### Provided data
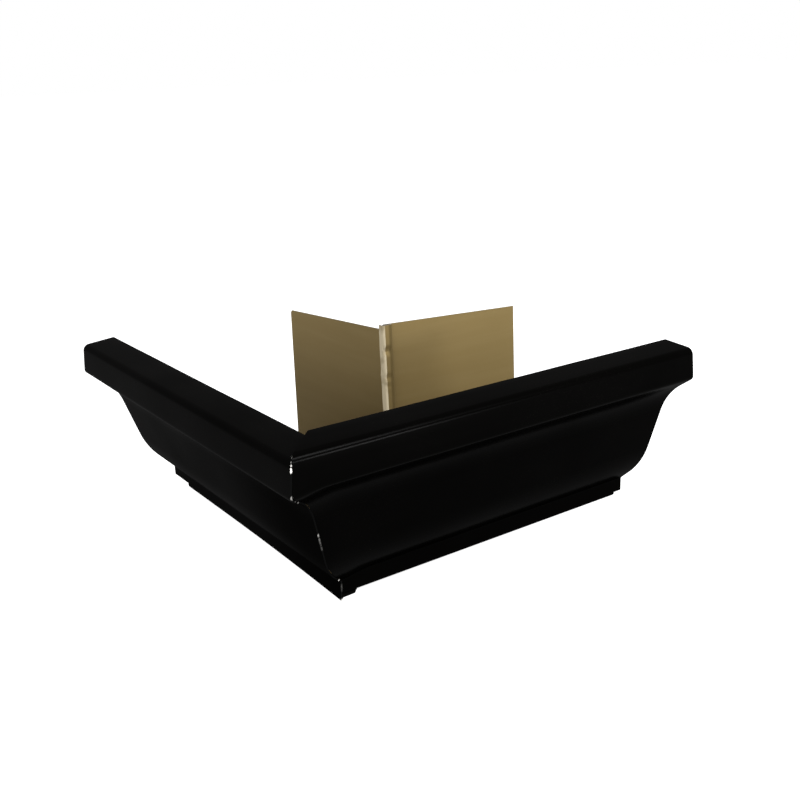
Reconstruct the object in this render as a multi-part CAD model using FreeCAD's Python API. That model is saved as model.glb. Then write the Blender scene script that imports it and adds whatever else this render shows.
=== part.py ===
"""Outside corner of a moulded eaves gutter: two mitre-cut halves of folded sheet and the lock seam between them.

One half runs along +X and is the right one, the other runs along +Y. The outer corner of the nose is at x = y = 0
while the model is made, and the finished part stands on z = 0 with its base centred on the origin.
"""
import FreeCAD, Part
import math
import os

# Sheet and its folds, mm
sheet = 0.7
fold = 1.0
seam_gap = 0.1

# Section of the gutter: set back from the foremost line of the nose, and height above the base
width = 127.0
lip_back = 19.3
lip_height = 89.0
return_depth = 7.0
nose_lean = 1.3
nose_fall = 1.6
nose_top_radius = 3.5
nose_face = 14.4
nose_bottom_radius = 2.5
cove_back, cove_drop = 15.3, 10.6
cove_radius = 30.0
belly_back, belly_height = 29.0, 21.4
belly_radius = 42.0
band_back = 43.0
band_height = 9.0
nose_top = lip_height - nose_fall
nose_bottom = nose_top - nose_face
cove_height = nose_bottom - cove_drop
band_radius = 1.5

# The two legs, with the back wall's height at the corner and at the open end
right_length = 217.5
right_wall_corner, right_wall_end = 92.3, 88.2
left_length = 222.9
left_wall_corner, left_wall_end = 90.7, 85.3
wall_corner_clip = 1.2

# The left half's open end is cut out of square: its back bottom corner stands out by this much
left_skew = 3.0

# Corner notches in the lower fold at the open ends: along the leg, up the band and into the bottom
right_notch = (5.0, 2.0, 6.0)
left_notch = (18.0, 2.8, 12.0)

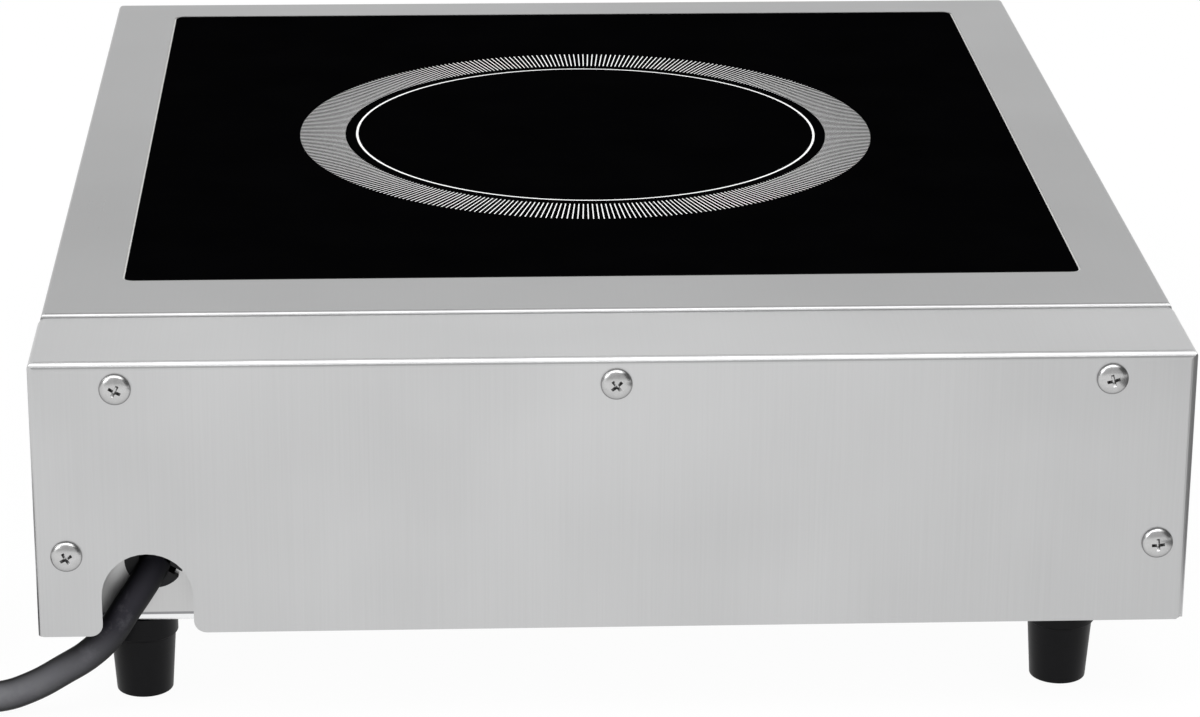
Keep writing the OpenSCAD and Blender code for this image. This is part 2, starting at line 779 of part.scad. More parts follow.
module coil_carrier() {
  rim_h = litz_d * 0.7;
  color("beige") at_coil(carrier_z) difference() {
    union() {
      cylinder(r = carrier_r, h = carrier_t);
      difference() {
        cylinder(r = carrier_r, h = carrier_t + rim_h);
        cylinder(r = carrier_r - carrier_rim_t, h = carrier_t + 2 * rim_h);
      }
      bolt_spots() cylinder(r = bolt_ear_r, h = bolt_ear_t);
    }
    translate([0, 0, -eps]) cylinder(r = carrier_hole_r, h = carrier_t + 1);
    // slots for the ferrites, open below
    ferrite_spots() translate([ferrite_in_r - touch, -ferrite_w / 2 - 0.1, -eps])
      cube([ferrite_out_r - ferrite_in_r + 2 * touch, ferrite_w + 0.2, ferrite_t + eps]);
    // the bolts, and room for their heads
    bolt_spots() {
      translate([0, 0, -eps]) cylinder(r = bolt_d / 2 + 0.3, h = 30);
      translate([0, 0, bolt_ear_t]) cylinder(r = bolt_head_d / 2 + 0.6, h = 30);
    }
  }
}

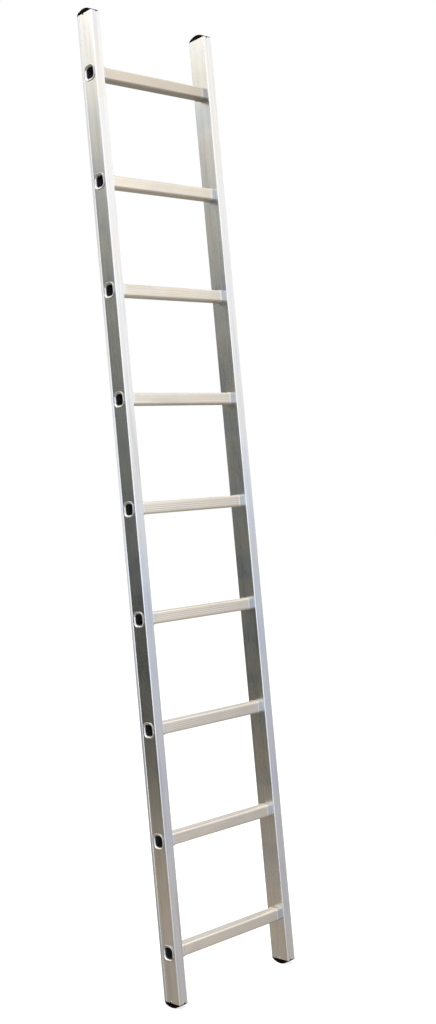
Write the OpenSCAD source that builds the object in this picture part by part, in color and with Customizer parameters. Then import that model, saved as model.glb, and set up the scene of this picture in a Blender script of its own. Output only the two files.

### Requirement
Scan the lines for the string "saved". Copy out each line that matches.

### Answer to the problem
Reconstruct the object in this render as a multi-part CAD model using FreeCAD's Python API. That model is saved as model.glb. Then write the Blender scene script that imports it and adds whatever else this render shows.
Write the OpenSCAD source that builds the object in this picture part by part, in color and with Customizer parameters. Then import that model, saved as model.glb, and set up the scene of this picture in a Blender script of its own. Output only the two files.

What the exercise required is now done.